A Study in Deliberate Compromise: The Art of Engineering
Excellent product design is rarely about packing in the most features; it’s about making intelligent trade-offs to deliver the best experience for a specific purpose and price. The Nelko P21 is a fascinating case study in this philosophy of compromise.
Its 203 DPI resolution is a perfect example. For printing clear, legible text for a pantry jar or a file folder, it is more than adequate. The characters are sharp and easy to read. However, if you try to print a detailed photograph or intricate graphic, you’ll notice the pixelation—the individual dots that make up the image. A higher resolution of 300 or 600 DPI would produce smoother images, but it would also mean a more expensive print head, slower print speeds, and higher power consumption, betraying the device’s core purpose as a quick, affordable, and portable labler.
The reliance on proprietary label rolls, identifiable by a small green sticker, is another deliberate choice. While it creates a “razor and blades” business model, it also serves a technical function.

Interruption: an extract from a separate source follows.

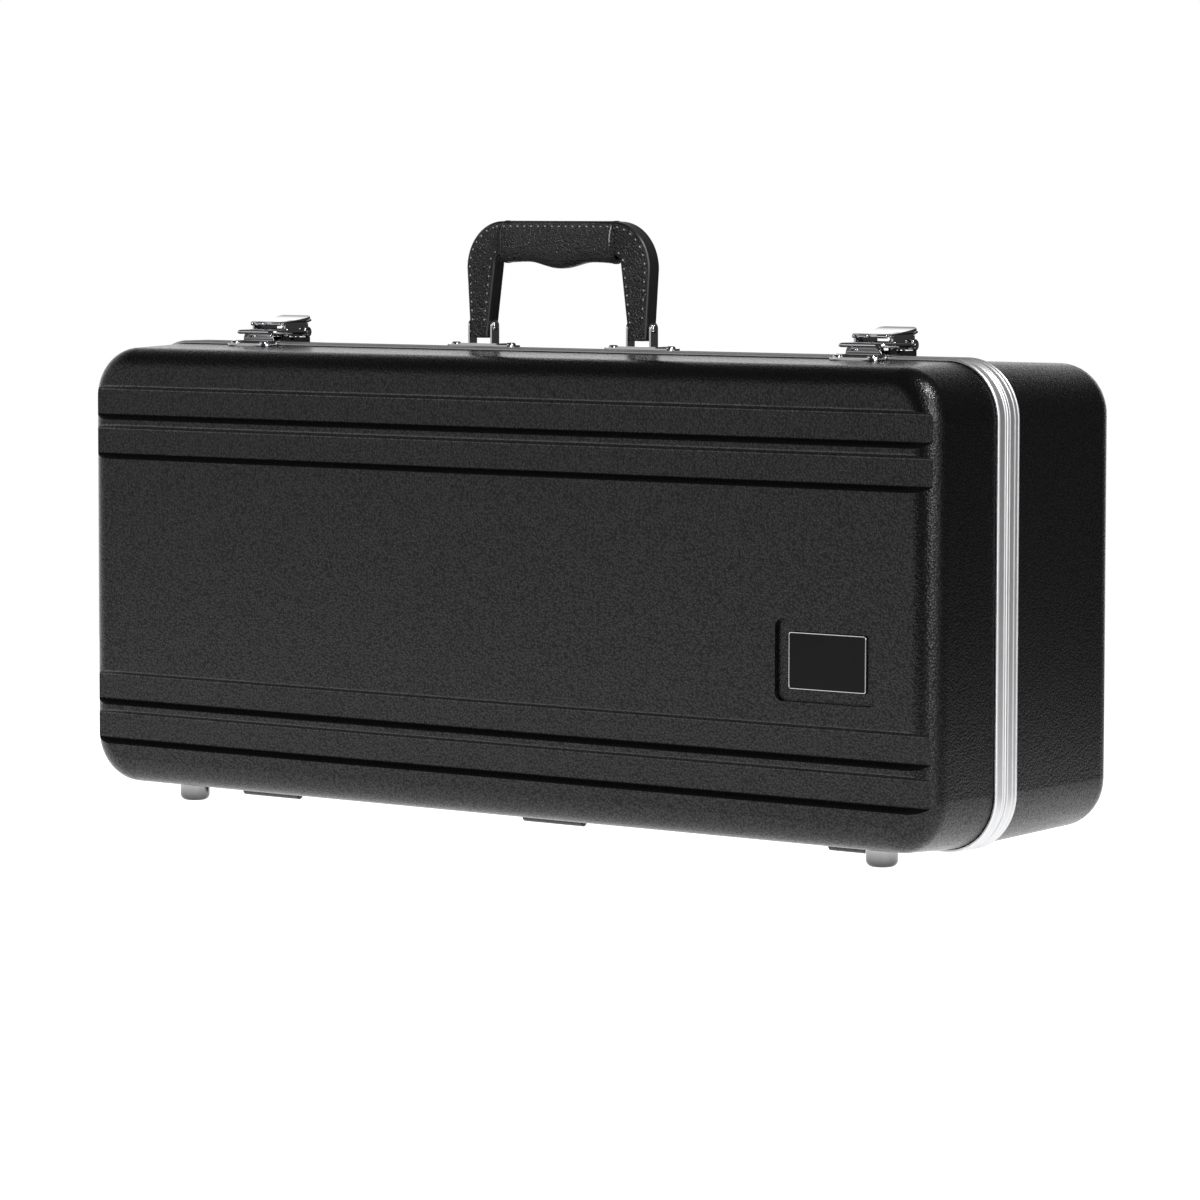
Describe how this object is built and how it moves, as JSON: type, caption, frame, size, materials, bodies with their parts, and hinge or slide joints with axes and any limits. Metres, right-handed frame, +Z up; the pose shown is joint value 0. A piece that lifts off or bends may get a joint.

The printer’s sensors likely use this marker to identify the exact size and type of the label loaded, allowing it to automatically calibrate the starting position and heat settings. This ensures a perfect print every time, removing the guesswork that would come with third-party supplies.
Even the manual cutting button is a thoughtful decision. An automatic cutter would add cost, complexity, and another potential point of failure. The simple, satisfying slide of the manual blade is reliable, jam-free, and keeps the device’s profile slim and lightweight, reinforcing its identity as a go-anywhere tool.
The Ghost in the Label: Acknowledging the Limits
To truly appreciate a technology, we must also understand its limitations. The beautiful chemistry that allows for inkless printing has an inherent vulnerability: the reaction can be influenced by environmental factors. Direct thermal labels are sensitive to prolonged exposure to UV light, high heat, and physical abrasion.
A label left on a sun-drenched window sill will eventually fade to gray. A receipt left on a car’s dashboard in summer might turn entirely black. This is not a defect of the Nelko P21, but a fundamental property of direct thermal paper. It’s why this technology is perfect for uses where longevity isn’t the primary concern—organizing a closet, labeling meal prep containers, or marking cables behind a desk. For archival purposes or outdoor use, a different technology like thermal transfer, which uses a durable ribbon, would be the superior choice.
More Than a Gadget: A Tool for Clarity
In the end, the Nelko P21 is more than just a clever piece of hardware. It is a testament to the democratization of technology, where complex processes from the worlds of industrial chemistry and microelectronics are refined, simplified, and placed directly into our hands for less than the cost of a family dinner.
It doesn’t just print labels; it provides a tangible way to combat the cognitive load of clutter. Each neatly printed label is a small victory over chaos, a clear signpost in the complex map of our daily lives. By understanding the surprising science packed into its unassuming frame, we don’t just learn how an inkless printer works; we get a deeper appreciation for the silent, brilliant engineering that brings a little more order to our world.